The Treasury has had a slow response to its demands for all Whitehall departments to identify land and buildings for sale in spite of evidence in a series of Parliamentary questions showing that property worth more than pounds 70m is officially declared as empty. Sales could have eased the pressure on the Treasury, which is threatening to continue with Tory spending controls for the next three years, virtually doing away with the annual spending round.

The Lord Chancellor's office has included the former Home Office creche in its list of assets for for sale, but there is nothing being identified by Whitehall departments that comes anywhere near the Treasury's hopes for sales, which the Tories estimated to be worth around pounds 2bn a year.

The biggest remaining items for privatisation identified by the Tories before the election - the sale of the air traffic control and the London Underground - have been put on hold by John Prescott. It is likely he will follow a forthcoming select committee report by seeking commercial freedom for air traffic control to borrow in the commercial market, but is highly unlikely to privatise the service, and he has given a commitment to make sure the Tube remains "publicly accountable and publicly controlled", by bringing in pounds 7bn in private investment to upgrade the system. Mr Prescott favours "sweating" assets to produce more investment, rather than a sell- off.

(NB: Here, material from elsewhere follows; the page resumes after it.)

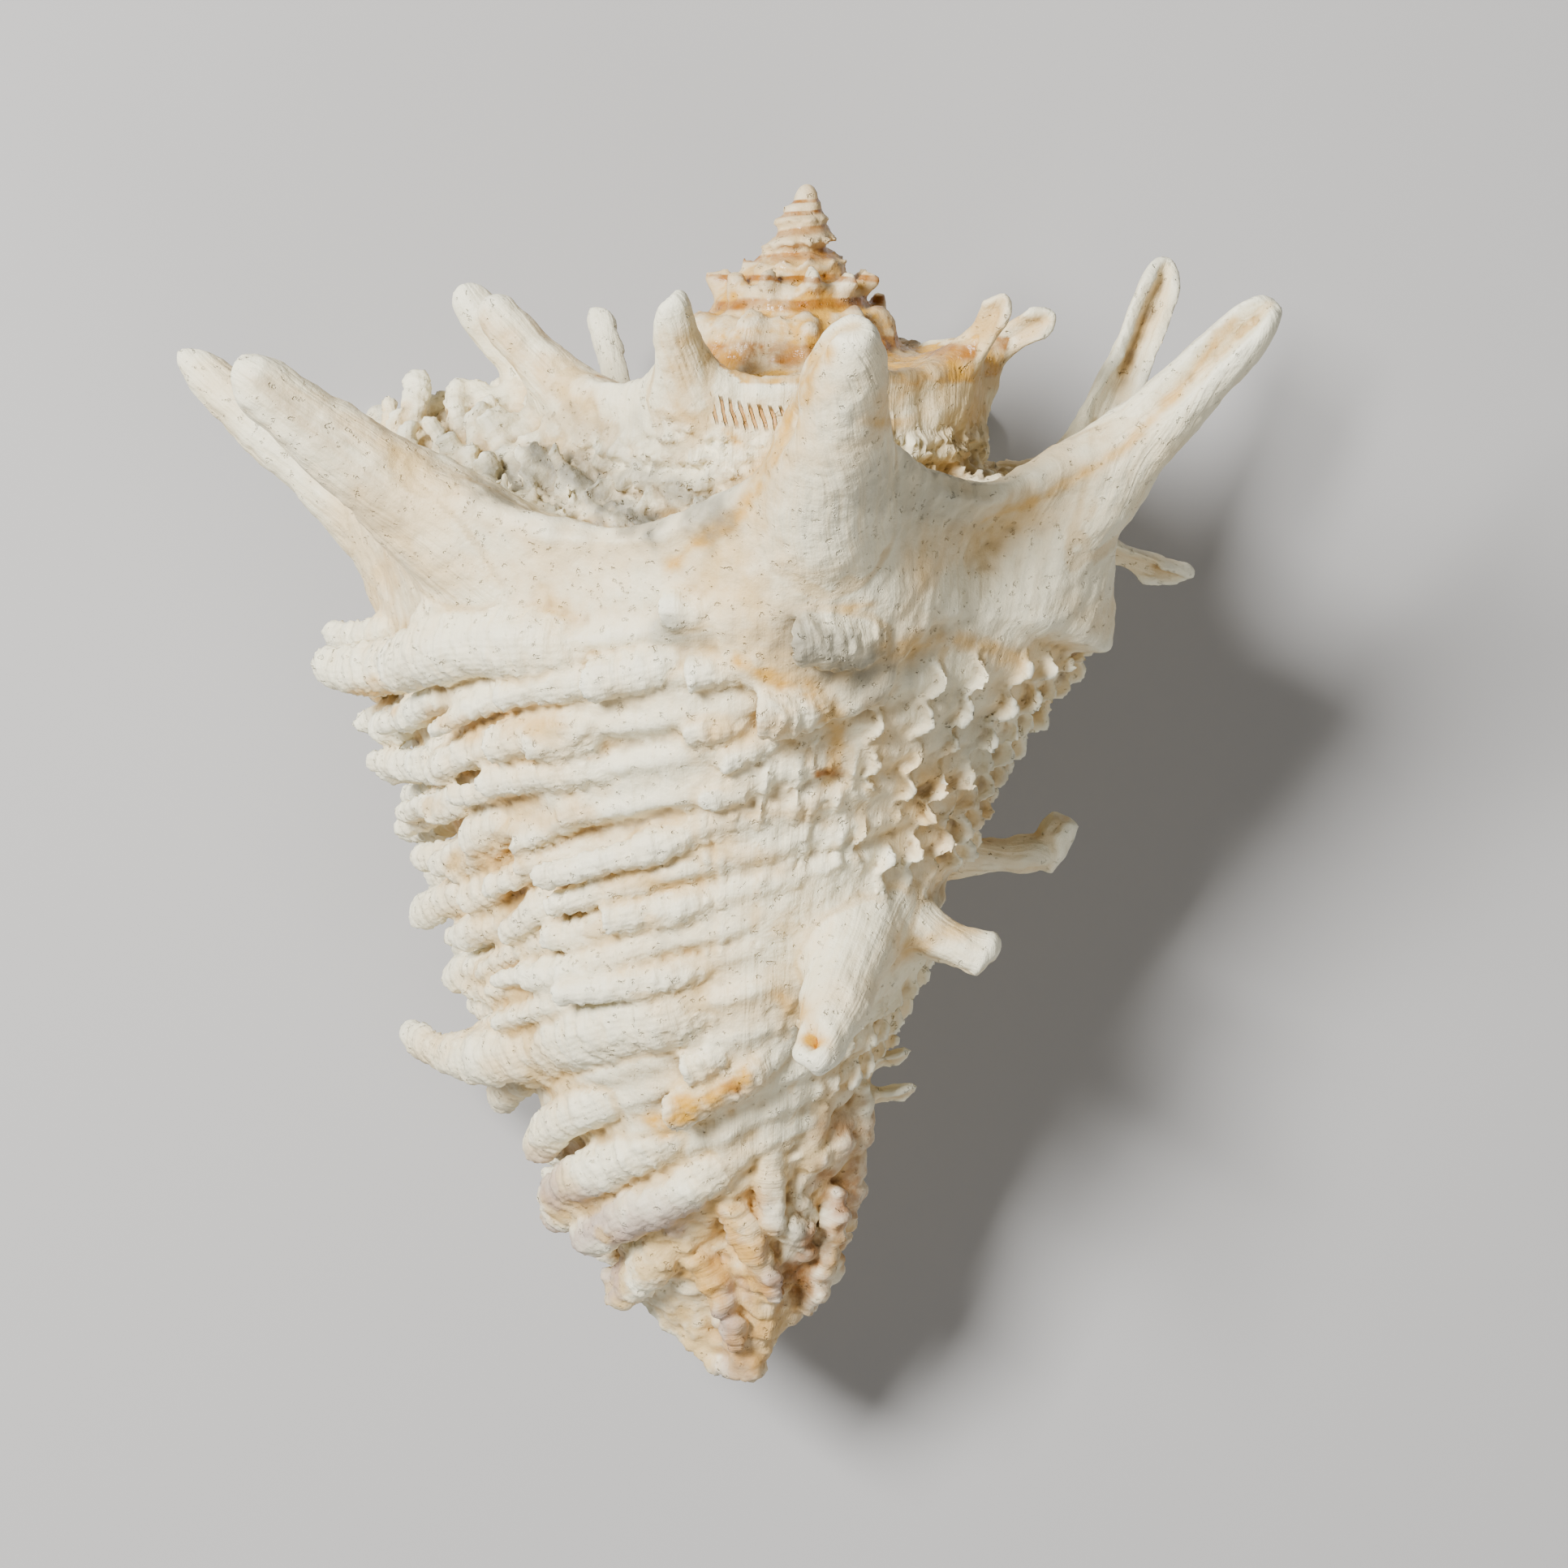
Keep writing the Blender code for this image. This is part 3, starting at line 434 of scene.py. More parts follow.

The Chancellor, Gordon Brown, ordered Cabinet ministers to draw up a "doomsday book" of national assets, but that has failed to produce the expected sales which conservative estimates put at pounds 5bn, in spite of the inducement of allowing departments to keep the money if they sales were realised within two years.

Commons written replies to the Liberal Democrat MPs Malcolm Bruce and Norman Baker show a widespread reluctance of ministers to identify assets for sale, or to quantify the money they expect to raise from privatisation.

The Social Security Minister, Frank Field, said: "The amount of commercial rent that is payable on the property that is also vacant for the period 1997-98 is approximately pounds 1.01m."

His department had identified three benefits offices in Manchester, Todmorden and Eccles for sale but "information about the estimated value of surplus properties and land is commercially confidential".

The Lord Chancellor's office said it had identified a number of court buildings and the former Home Office creche. It said it was not possible to put a price on the sales. Margaret Beckett, the President of the Board of Trade, said a number of properties from her department had been sold, and one more was expected to be sold shortly, but she refused to say how much they would raise. The DTI meanwhile is spending pounds 786,000 a year on empty property and lists the value of its empty property at pounds 3.4m, while public bodies have empty property worth pounds 26m.

The Ministry of Defence, which owns vast tracts of land, insisted on secrecy over the value of its asset sales, although it said it had identified 235 properties and land for disposal.

John Prescott's Department of the Environment, Transport and the Regions has identified driving test centres for sale, and a coastguard property at 1 Gordon Road, Lowestoft, with other items, which are expected to raise pounds 2.6m. But it is well short of the hoped-for windfall.